A theory was emerging in their mind about the role of resemblance in predictions, they tested the theory for example by taking an illustration of a person with characteristics that resembled a stereotypical li9brarian, and found that most people thought of him as that, they ignored other statistics, such as, there are more farmers in US and used resemblance as a simplifying heuristic to make a difficult judgement, this caused predictable biases in their predictions.
People judged the size of catewgoriesby the ease with which instances came to their mind-the availability characteristic
Social scientists of the 70s assumed people are rational and they depart from rationality due to emotions, Amos and Daniel documented systematic errors in the thinking of normal people and traced these errors to the design of machinery of cognition rather than corruption caused by emotion.
The full text of questions asked to respondents was included by the authors in their articles, serving as demonstrations of cognitive biases to the rewaders.
Then they shifted to decision making under uncertainty:Prospect Theory.
Where we are now:
Our everyday intuitive abilities are no less marvelous than the striking insights of an experienced fire fighter or physician-only more common.According to the great Herbert Simon: “Intuition is nothing more or less than recognition”
The essence of intuitive heuristics is that when we are faced with a difficult question, we often answer an easier one instead, usually without noticing the substitution.
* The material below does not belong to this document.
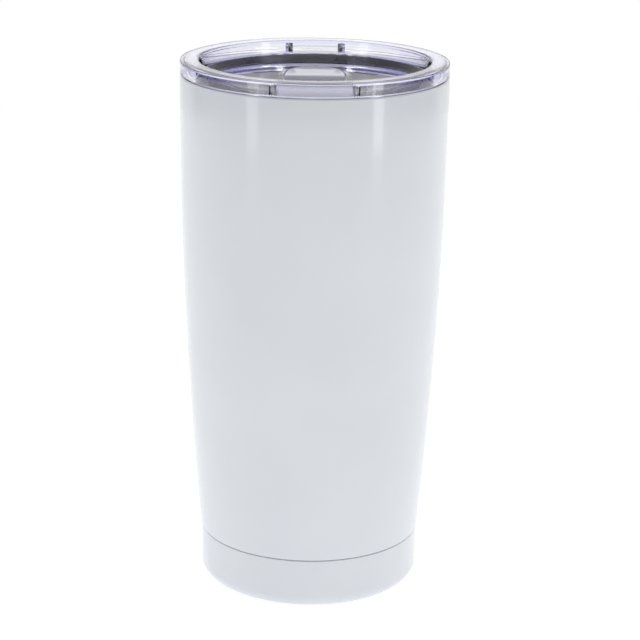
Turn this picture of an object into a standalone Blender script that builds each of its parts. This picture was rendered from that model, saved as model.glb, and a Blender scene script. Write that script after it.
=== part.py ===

Spontaneous search often fails, leading to more deliberate thinking.
The author describes mental life by the metaphor of two agents, System1 and 2, fast and slow thinking.
What comes next in the book:
Part 1:Two systems approach to judgement and choice. Automatic operations of System 1 of thinking and controlled operations of System 2.
Part 2 explains that Statistics requires thinking of many things at once which System 1 is not designed to do.
Part 3 describes how overconfidence is fed by the illusory certainty of hindsight.
Part 4 describes the the unfortunate tendency to treat problems in isolation and with framing effects.
Part 5 describes two selves, experiencing self and remembering self, and how we can exploit memories, so a more painful experience leaves a better memory from among two painful experiences.
A concluding chapter explores implications of three distinctions, experiencing and remembering self, agents in classical and behavioral economics and automatic System1 and effortful system 2.